At the actual SW Screen office, there was a steady stream of entries coming in: I asked if there’d been many. There have. A lot. One bloke seemed to have a vast pile which either meant he’d not read the instructions or was handing in for a whole herd. Course, anybody with talent isn’t going to be posed a problem but I’ll wager that none of us really knows for certain whether we’ve been gifted this wise. Even if we had, would we really know? It’s one of those things that’s probably haunted every writer since the dawn of the chisel on the stone tablet… Ug the Caveman was heard muttering all day in his cave, ‘am I any good?’ Of the two submitted shorts, the older short was a take on horror and the brand-spanking new one wasn’t. The new one has a wonderfully pretentious Latin title that means ‘have mercy’. They’re both a bit (small ‘p’) political.
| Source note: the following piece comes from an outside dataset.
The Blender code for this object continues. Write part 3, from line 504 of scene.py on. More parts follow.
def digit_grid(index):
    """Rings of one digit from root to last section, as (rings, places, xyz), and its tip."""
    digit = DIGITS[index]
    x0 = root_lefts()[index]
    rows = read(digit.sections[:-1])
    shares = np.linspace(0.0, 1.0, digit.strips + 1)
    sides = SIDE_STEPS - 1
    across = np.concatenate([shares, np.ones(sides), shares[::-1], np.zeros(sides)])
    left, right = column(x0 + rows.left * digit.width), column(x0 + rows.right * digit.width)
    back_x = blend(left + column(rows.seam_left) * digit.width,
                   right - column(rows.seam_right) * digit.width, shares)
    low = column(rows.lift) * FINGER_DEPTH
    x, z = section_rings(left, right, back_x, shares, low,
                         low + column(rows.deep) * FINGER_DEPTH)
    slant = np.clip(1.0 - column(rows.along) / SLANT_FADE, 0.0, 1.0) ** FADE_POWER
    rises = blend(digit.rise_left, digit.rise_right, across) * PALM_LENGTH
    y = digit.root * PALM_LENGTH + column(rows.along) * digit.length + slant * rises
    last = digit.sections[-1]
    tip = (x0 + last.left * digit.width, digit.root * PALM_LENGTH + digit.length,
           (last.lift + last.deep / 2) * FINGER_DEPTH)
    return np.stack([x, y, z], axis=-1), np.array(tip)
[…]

So, now I have four pieces lodged in various competitions for good or ill: Red Planet (like pretty much everybody), South West Screenwriter Development* and two for the Digital Shorts. Do I rate my chances? Not really but then I’m an eternal pessimist, so I wouldn’t! ‘Try again. Fail again. Fail better’ as a great man once wrote. I have two longer and, in my humble opinion, much better short scripts waiting in the wings.

Now, for the first time in at least a couple of months I have some choices to make as to what to write next. It’s always slightly strange to have a freehand. The conspiracy thriller I mentioned before has gone west. I managed to get 40 pages in and realised it failed a simple test I have: would I actually watch this. Simple truth is I would have walked out after about fifteen minutes. The concept is not inherently bad, it’s just that it’s being written by some kind of fool who’s trying to bore the audience into submission: the start’s a bit dull, the middle is fine but the end is a muddled ill-thought through mess. I think the truth is that I’ve gotten too close to it so now is the time to set it aside and clear it from my head for a little while.
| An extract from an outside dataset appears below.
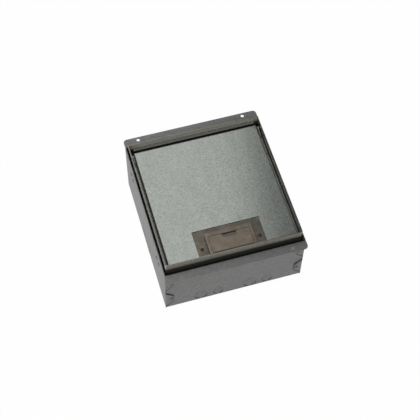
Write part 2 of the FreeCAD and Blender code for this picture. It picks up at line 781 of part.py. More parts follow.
def main():
    os.makedirs("parts", exist_ok=True)
    both = (-1, 1)
    corners = [(side, y) for y in (-level_y, level_y) for side in both]

    write("back_box", make_back_box())
    write("side_plate_left", make_side_plate(-1))
    write("side_plate_right", make_side_plate(1))
    write("levelling_brackets", group([make_levelling_bracket(*c) for c in corners]))
    write("weld_nuts", group([make_weld_nut(*c) for c in corners]))

    mirror_x = (1, 0, 0)
    rows = (-device_y, device_y)
    write("power_cover", mirrored(make_cover(power_cutters()), mirror_x))
    write("data_cover", make_cover(data_cutters()))
    write("power_receptacles", group([mirrored(on_panel(make_receptacle(), y), mirror_x) for y in rows]))
    write("data_straps", group([on_panel(make_data_strap(), y) for y in rows]))
    write("data_jacks", group([on_panel(make_jack(s * jack_pitch / 2), y) for y in rows for s in both]))
    write("earthing_stud", make_earthing_stud())

    write("trim_ring", make_trim_ring())
    write("ledge_rail_left", make_side_rail(-1))
    write("ledge_rail_right", make_side_rail(1))
    write("ledge_rail_front", make_front_rail())
    write("lid_seal", make_lid_seal())
    write("lid_pivot_pins", group([make_lid_pin(side) for side in both]))
    for (side, y), name in zip(corners, ("front_left", "front_right", "rear_left", "rear_right")):
        write("levelling_screw_" + name, make_levelling_screw(side, y))

    write("lid_pan", make_lid_pan())
    write("lid_ribs", make_lid_ribs())
    write("module_tray", make_module_tray())
    write("module_base", make_module_base())
    write("cable_collar", make_cable_collar())
    write("module_screws", make_module_screws())
    write("module_nuts", make_module_nuts())
    write("door_pins", group([make_door_pin(side) for side in both]))
    write("cable_door", make_cable_door())


main()
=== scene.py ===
import math

import bpy
from mathutils import Matrix, Vector


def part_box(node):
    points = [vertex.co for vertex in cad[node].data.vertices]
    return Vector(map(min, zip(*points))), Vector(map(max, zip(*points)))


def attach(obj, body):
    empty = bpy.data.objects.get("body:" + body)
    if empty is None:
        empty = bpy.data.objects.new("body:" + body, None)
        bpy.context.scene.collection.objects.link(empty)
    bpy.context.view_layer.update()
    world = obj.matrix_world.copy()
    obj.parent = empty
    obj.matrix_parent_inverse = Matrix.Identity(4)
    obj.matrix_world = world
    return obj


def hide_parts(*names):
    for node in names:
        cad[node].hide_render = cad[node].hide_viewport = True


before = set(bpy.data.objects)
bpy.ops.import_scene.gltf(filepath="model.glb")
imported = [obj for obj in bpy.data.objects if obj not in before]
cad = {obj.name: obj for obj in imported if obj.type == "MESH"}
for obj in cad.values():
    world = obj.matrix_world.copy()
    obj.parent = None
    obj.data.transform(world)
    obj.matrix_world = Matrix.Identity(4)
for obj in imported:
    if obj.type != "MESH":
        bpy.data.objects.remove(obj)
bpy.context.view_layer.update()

MM = 0.001


# ---- Back box ---------------------------------------------------------------------------------------
# The wrapper that makes floor, front wall, rear wall and both screw flanges, and the two side plates
# whose ears are spot welded over it. All are hot-dip galvanised sheet, sheared and folded cold, with
# knockouts half sheared in a press.

def srgb(code):
    """Linear colour of a hex code such as "9a9c98"."""
    values = [int(code[i:i + 2], 16) / 255 for i in (0, 2, 4)]
    return [v / 12.92 if v <= 0.04045 else ((v + 0.055) / 1.055) ** 2.4 for v in values] + [1.0]


def add(tree, kind, inputs=None, **settings):
    """Adds a node. An input is a value or the socket that feeds it, keyed by name or number."""
    node = tree.nodes.new(kind)
    for name, value in settings.items():
        setattr(node, name, value)
    for key, value in (inputs or {}).items():
        if isinstance(value, bpy.types.NodeSocket):
            tree.links.new(value, node.inputs[key])
        else:
            node.inputs[key].default_value = value
    return node


def blank_material(name):
    """New material with one Principled shader. Returns the material, its tree and the shader."""
    material = bpy.data.materials.new(name)
    material.use_nodes = True
    tree = material.node_tree
    return material, tree, tree.nodes["Principled BSDF"]


def ramp(tree, factor, stops):
    """Colour ramp over (position, hex code) stops."""
    node = add(tree, "ShaderNodeValToRGB", {"Fac": factor})
    bands = node.color_ramp.elements
    while len(bands) < len(stops):
        bands.new(0.5)
    for band, (position, code) in zip(bands, stops):
        band.position = position
        band.color = srgb(code)
    return node.outputs["Color"]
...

There are a number of things I’d like to write but I’m really not sure which: weird Vampire epic, Sci-fi Vampire Western, mad-cap comedy whatnot or a dark occult horror using a couple of characters from a previous script. However, I think my vote goes to the film about revenge. While preparing the Digital Shorts, bits of it seemed to rear their heads constantly telling me to get on and write them down. I’m not sure what details to mention about it so I’ll confine myself to saying it’s about a person who has a trauma and feels a deep need to kill some people: simple! The big problem is that the idea-monsters have demanded a stupidly complex triple three act structure all using the same character at different eras of their life at the same time to contrast against each other and all within a standard three act structure. I may be able to convince them that two are enough with maybe a flashback to the other. I don’t know whether they’ll buy it though. Cruel idea monsters!

I’ve also been maliciously neglecting to listen to a whole host of CDs I’ve bought over the last couple of months. Top of the pile would have to be:
  • PJ Harvey’s White Chalk (good West Country lass),
  • Siouxsie’s Mantaray,
  • Bat For Lashes’ Fur & Gold,
  • Maps’ We Can Create,
  • Skeletal Family’s Burning Oil,
  • Dot Allison’s Exaltation Of Larks,
  • Primal Scream’s Live In Japan,
  • Mahler’s Das Lied Von Der Erde (conducted by Karajan with Christa Ludwig),
  • Mahler’s Symphony No. 2 (conducted by Solti),
  • Shostakovich’s Symphony No. 10 (Karajan again),
  • Gorecki’s Beatus Vir (and some other choral works on an unbelievably obscure Polish record label)

…and so on and so on…

There’s also a couple of DVDs but music is my first and abiding love; film is my cruel and unrelenting mistress constantly demanding my attention…

There’s also about three weeks of post to come… quite a lot I suspect as I pre-order the new CD and vinyl releases online… really hope the Pistols 7s are not monumentally screwed from sitting under a ton of junkmail in the sorting office!

So, there you go a brief précis of my rather dull week. Now, there’s the Rugby final, the last round of the F1 with Mr. Lewis Hamilton, the return of the right-wing programme I love to hate/ hate to love, in other words, the excellent Spooks and the new series of Top Gear to look forward to…

*Or whatever it’s called. I prefer functional titles for these schemes. Screen Yorkshire is wackily calling their Digital Shorts scheme ‘Caught Short’ which is probably an amusing pun the first time then gets progressively grating and albatross like as the months pass and people keeping asking what you’re working on. A talented friend of mine didn’t that he was submitting for the Digital Shorts scheme!

Monday, 8 October 2007

Isle Of The Dead

As I've been neglecting you recently I thought I'd just share something with you... because I like it. And because I care.


This is the Isle Of The Dead (1880) by Swiss artist Arnold Böcklin. It's been the inspiration for numerous painters, novelists, composers and film-makers. Those that stand out, for me, are Rakhmaninov's tone poem of the same name, H.R. Giger's Homage series* and, of course, the eponymous 1944 film.

The Isle Of The Dead (1944, Mark Robson) is a sadly neglected and under-rated minor masterpiece from Val Lewton's famous RKO unit. This genuinely spooky chiller starred the inimitable Boris Karloff as a hardened Greek Officer of the First Balkan War quarantined on the titular island with a mixed ensemble as a plague stalks them... the plague of the vorvolaka, vampirism. The basic material could have inspired a mediocre or melodramatic slice of hokum but in the hands of the Lewton team it becomes so much more than its inauspicious premise. While it could be considered a horror, the atmosphere conjured is something entirely different to the standard; dreamlike, almost ethereal, it conjures the feel of such horror aberrations as White Zombie (1932, Victor Halperin), Vampyr (1932, Carl T. Dreyer) or Lewton's own production I Walked With A Zombie (1943, Jacques Tourneur). Some 20 years later Karloff seemed to retread this territory for his segment ('The Wurdalak') of Mario Bava's unrecognizedly influential Black Sabbath (1963).

*I don't think it would be too great a stretch to see the influence of this painting on Giger's design of the derelict spacecraft in Alien.